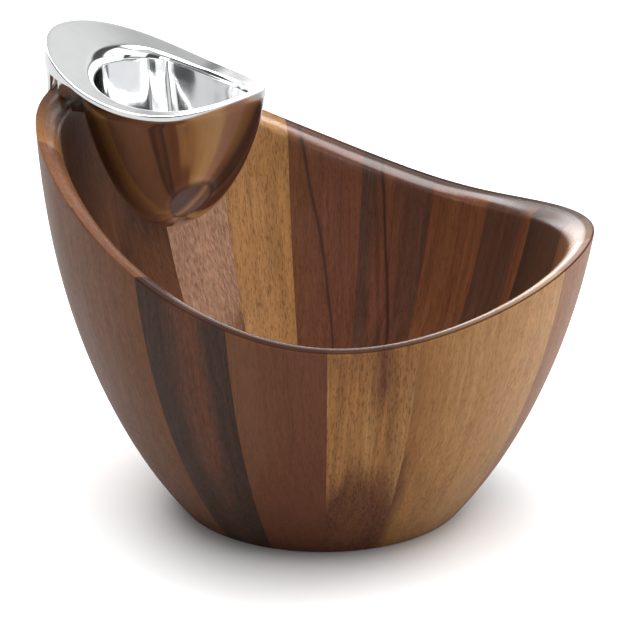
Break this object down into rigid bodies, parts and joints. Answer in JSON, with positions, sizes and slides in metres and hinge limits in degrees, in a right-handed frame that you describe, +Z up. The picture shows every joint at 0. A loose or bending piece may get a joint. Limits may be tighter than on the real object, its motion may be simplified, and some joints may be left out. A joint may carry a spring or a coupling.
{
  "type": "chip and dip server",
  "caption": "Deep coopered wooden chip bowl with a swooping saddle-shaped rim, and a polished metal dip bowl that hooks over the rim's high end and lifts off.",
  "frame": {"origin": "centre of the wooden bowl's flat underside, on the bowl's axis", "axes": "+Z up; -X towards the rim's high end and the dip bowl, so +X towards the low peak; XZ is the plane of symmetry"},
  "size_m": [0.2819, 0.2711, 0.241],
  "materials": {
    "acacia_brown": "satin lacquer",
    "acacia_dark_brown": "satin lacquer",
    "acacia_red_brown": "satin lacquer",
    "acacia_golden": "satin lacquer",
    "acacia_tan": "satin lacquer",
    "acacia_near_black": "satin lacquer",
    "cast_alloy": "mirror polished"
  },
  "bodies": {
    "wood_bowl": {"stave_01": "acacia_brown", "stave_02": "acacia_dark_brown", "stave_03": "acacia_red_brown", "stave_04": "acacia_golden", "stave_05": "acacia_golden", "stave_06": "acacia_tan", "stave_07": "acacia_brown", "stave_08": "acacia_brown", "stave_09": "acacia_near_black", "stave_10": "acacia_red_brown", "stave_11": "acacia_brown", "stave_12": "acacia_red_brown", "stave_13": "acacia_brown", "stave_14": "acacia_golden", "stave_15": "acacia_tan", "stave_16": "acacia_near_black", "stave_17": "acacia_brown", "stave_18": "acacia_dark_brown", "stave_19": "acacia_tan", "base_disc": "acacia_brown"},
    "dip_bowl": {"dip_bowl": "cast_alloy"}
  },
  "joints": [
    {"name": "dip_bowl_lift", "type": "slide", "parent": "wood_bowl", "child": "dip_bowl", "axis": [0, 0, 1], "range_m": [0, 0.11]}
  ]
}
□ □ □
* [Exercise aim]: Output the data above exactly, please, line for line.

* [Exercise answer]:
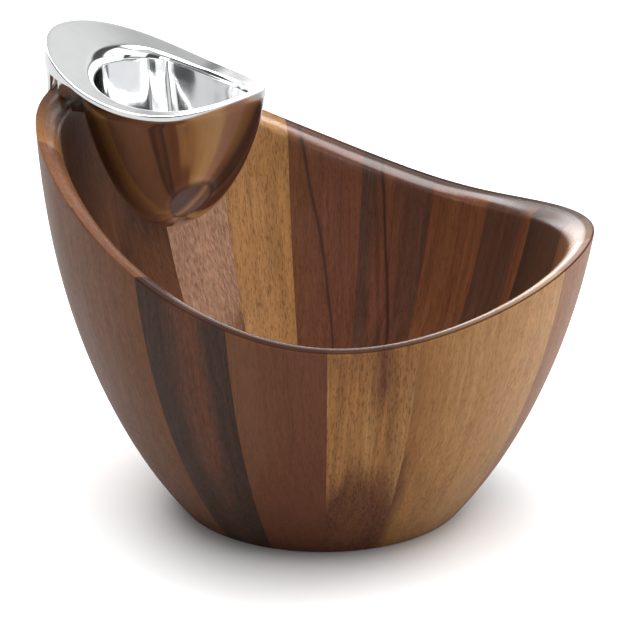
Break this object down into rigid bodies, parts and joints. Answer in JSON, with positions, sizes and slides in metres and hinge limits in degrees, in a right-handed frame that you describe, +Z up. The picture shows every joint at 0. A loose or bending piece may get a joint. Limits may be tighter than on the real object, its motion may be simplified, and some joints may be left out. A joint may carry a spring or a coupling.
{
  "type": "chip and dip server",
  "caption": "Deep coopered wooden chip bowl with a swooping saddle-shaped rim, and a polished metal dip bowl that hooks over the rim's high end and lifts off.",
  "frame": {"origin": "centre of the wooden bowl's flat underside, on the bowl's axis", "axes": "+Z up; -X towards the rim's high end and the dip bowl, so +X towards the low peak; XZ is the plane of symmetry"},
  "size_m": [0.2819, 0.2711, 0.241],
  "materials": {
    "acacia_brown": "satin lacquer",
    "acacia_dark_brown": "satin lacquer",
    "acacia_red_brown": "satin lacquer",
    "acacia_golden": "satin lacquer",
    "acacia_tan": "satin lacquer",
    "acacia_near_black": "satin lacquer",
    "cast_alloy": "mirror polished"
  },
  "bodies": {
    "wood_bowl": {"stave_01": "acacia_brown", "stave_02": "acacia_dark_brown", "stave_03": "acacia_red_brown", "stave_04": "acacia_golden", "stave_05": "acacia_golden", "stave_06": "acacia_tan", "stave_07": "acacia_brown", "stave_08": "acacia_brown", "stave_09": "acacia_near_black", "stave_10": "acacia_red_brown", "stave_11": "acacia_brown", "stave_12": "acacia_red_brown", "stave_13": "acacia_brown", "stave_14": "acacia_golden", "stave_15": "acacia_tan", "stave_16": "acacia_near_black", "stave_17": "acacia_brown", "stave_18": "acacia_dark_brown", "stave_19": "acacia_tan", "base_disc": "acacia_brown"},
    "dip_bowl": {"dip_bowl": "cast_alloy"}
  },
  "joints": [
    {"name": "dip_bowl_lift", "type": "slide", "parent": "wood_bowl", "child": "dip_bowl", "axis": [0, 0, 1], "range_m": [0, 0.11]}
  ]
}